Hanya saja, Indonesia menghadapi tantangan dalam memastikan proses hilirisasi nikel dan transisi energi agar tidak hanya fokus pada aspek ekonomi, melainkan juga memperhatikan prinsip-prinsip ESG (environmental, social, and governance).

Terutama, dalam hal penggunaan energi yang ramah lingkungan, seperti pengurangan ketergantungan pada pembangkit listrik tenaga batu bara.

Chief Content Officer & Co-Founder Katadata Heri Susanto memaparkan hasil riset KIC. Menurutnya, lonjakan smelter diikuti pembangunan PLTU yang mengutamakan energi dari PLTU Captive telah sebanyak 14,5 GW.

Kondisi tersebut bisa mempersulit target penurunan emisi pada 2030. Karena itu, KIC mengajukan beberapa rekomendasi agar hilirisasi nikel dijalankan secara berkelanjutan.

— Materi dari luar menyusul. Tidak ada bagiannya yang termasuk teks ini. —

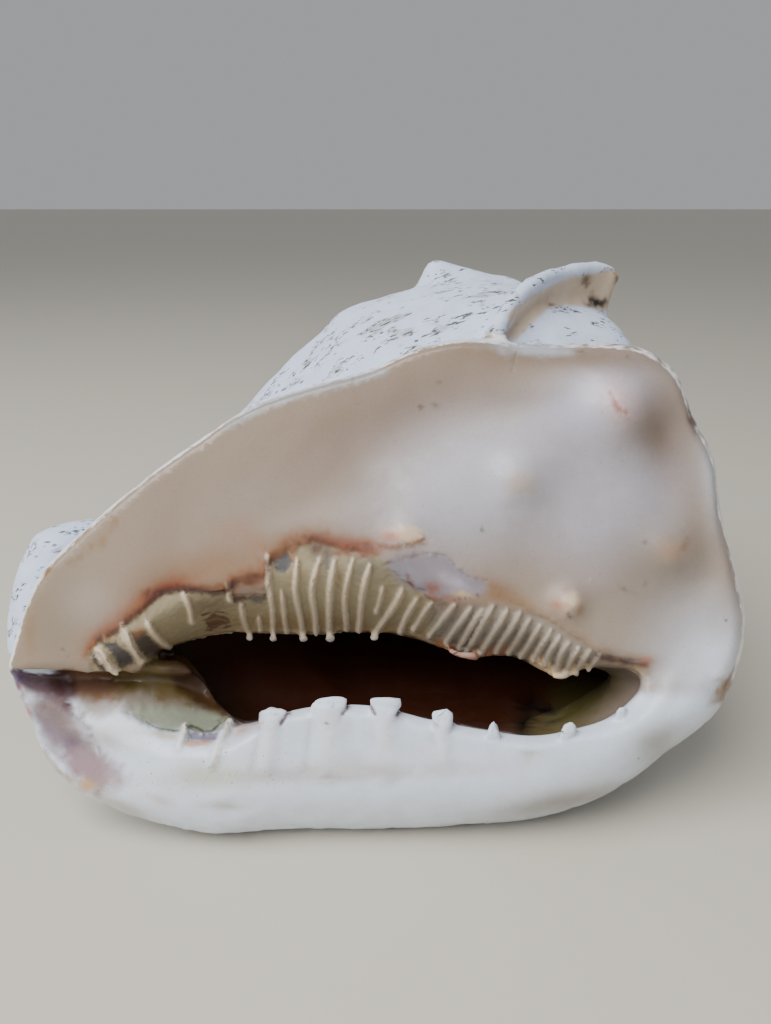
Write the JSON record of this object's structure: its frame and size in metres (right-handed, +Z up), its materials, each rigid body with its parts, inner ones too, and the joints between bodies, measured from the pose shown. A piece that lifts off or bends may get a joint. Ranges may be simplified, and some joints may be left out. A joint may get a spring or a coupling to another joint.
{
  "type": "helmet shell",
  "caption": "Large helmet shell with a broad face shield, a thick toothed outer lip, a long narrow mouth, a knobbed body whorl and a bent-back siphonal canal.",
  "frame": {"origin": "middle of the box round the shell, on the surface that it rests on", "axes": "+X from the siphonal canal to the spire, +Y from the mouth to the back of the body whorl, +Z up"},
  "size_m": [0.2818, 0.2158, 0.1992],
  "materials": {
    "shell": "satin"
  },
  "bodies": {
    "root": {"helmet_shell": "shell"}
  },
  "joints": []
}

Pertama, moratorium dan pengendalian investasi smelter nikel. “Hal itu diperlukan untuk mengatur supply dan demand nikel dunia agar Indonesia menikmati nilai tambah secara optimal dan cadangan nikel tidak cepat tergerus,” paparnya.

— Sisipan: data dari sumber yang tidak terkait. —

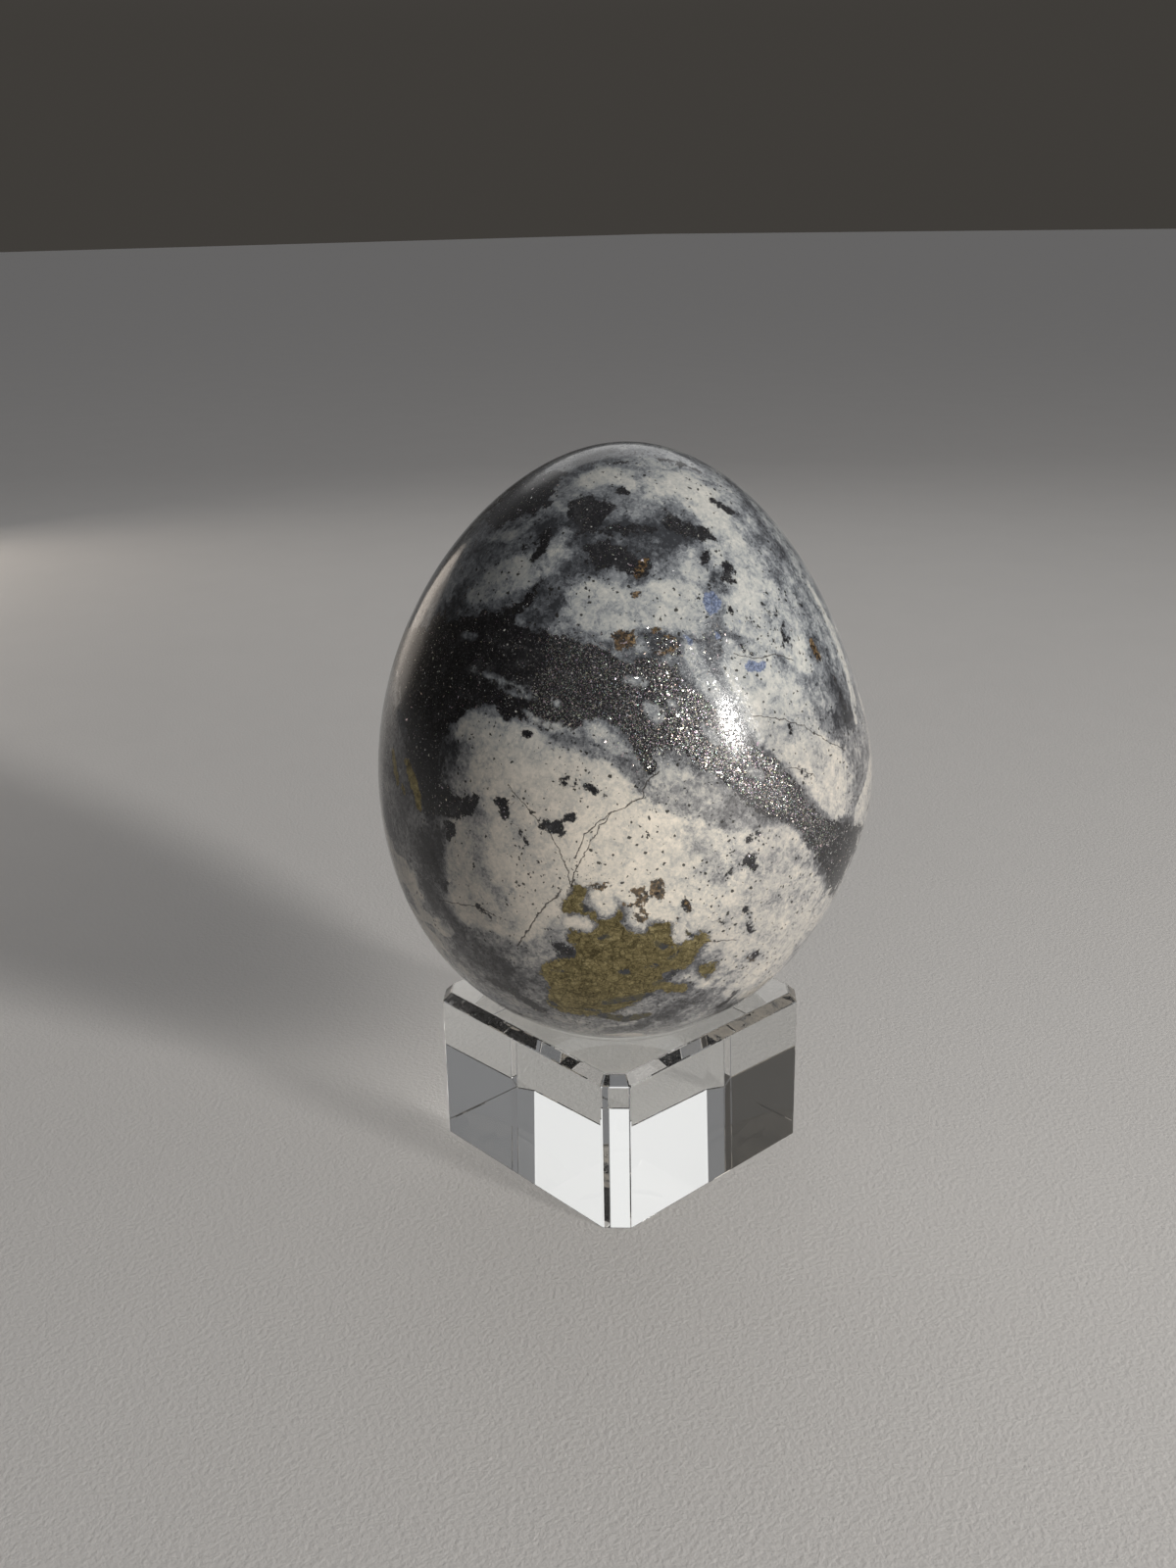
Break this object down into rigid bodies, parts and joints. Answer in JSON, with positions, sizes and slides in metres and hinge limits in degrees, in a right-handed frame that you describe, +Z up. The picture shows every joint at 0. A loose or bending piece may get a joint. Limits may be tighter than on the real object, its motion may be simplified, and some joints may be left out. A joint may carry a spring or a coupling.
{
  "type": "stone egg on stand",
  "caption": "Polished mottled stone egg standing blunt end down in the round dish of a square clear glass block with bevelled corners.",
  "frame": {"origin": "centre of the glass stand's flat underside, which rests on the table", "axes": "+Z up through the egg; +X and +Y square to the stand's upright sides. The picture looks at the upright corner between the +X and -Y sides, from azimuth 46.5 degrees."},
  "size_m": [0.0512, 0.0514, 0.078],
  "materials": {
    "clear_glass": "solid optical glass, polished on every face, colourless",
    "polished_stone": "polished white and grey quartz with charcoal bands, fine sparkle and brassy mineral patches"
  },
  "bodies": {
    "stand": {"glass_stand": "clear_glass"},
    "egg": {"stone_egg": "polished_stone"}
  },
  "joints": [
    {"name": "egg_lift", "type": "slide", "parent": "stand", "child": "egg", "axis": [0, 0, 1], "range_m": [0, 0.03]}
  ]
}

Kedua, mengadopsi energi terbarukan untuk menekan emisi pengelolaan smelter. Untuk itu, pemerintah perlu merevisi Perpres 112 Tahun 2022 yang mendorong pengelolaan smelter dengan menggunakan energi batu bara diganti dengan energi terbarukan.

Ketiga, mengundang investor yang memiliki komitmen kuat terhadap keberlanjutan. Keempat, memastikan reklamasi lahan pasca tambang untuk mengatasi deforestasi.

“Kelima, meningkatkan hilirisasi nikel menjadi industrialisasi nikel, seperti produksi baterai kendaraan listrik,” tandasnya.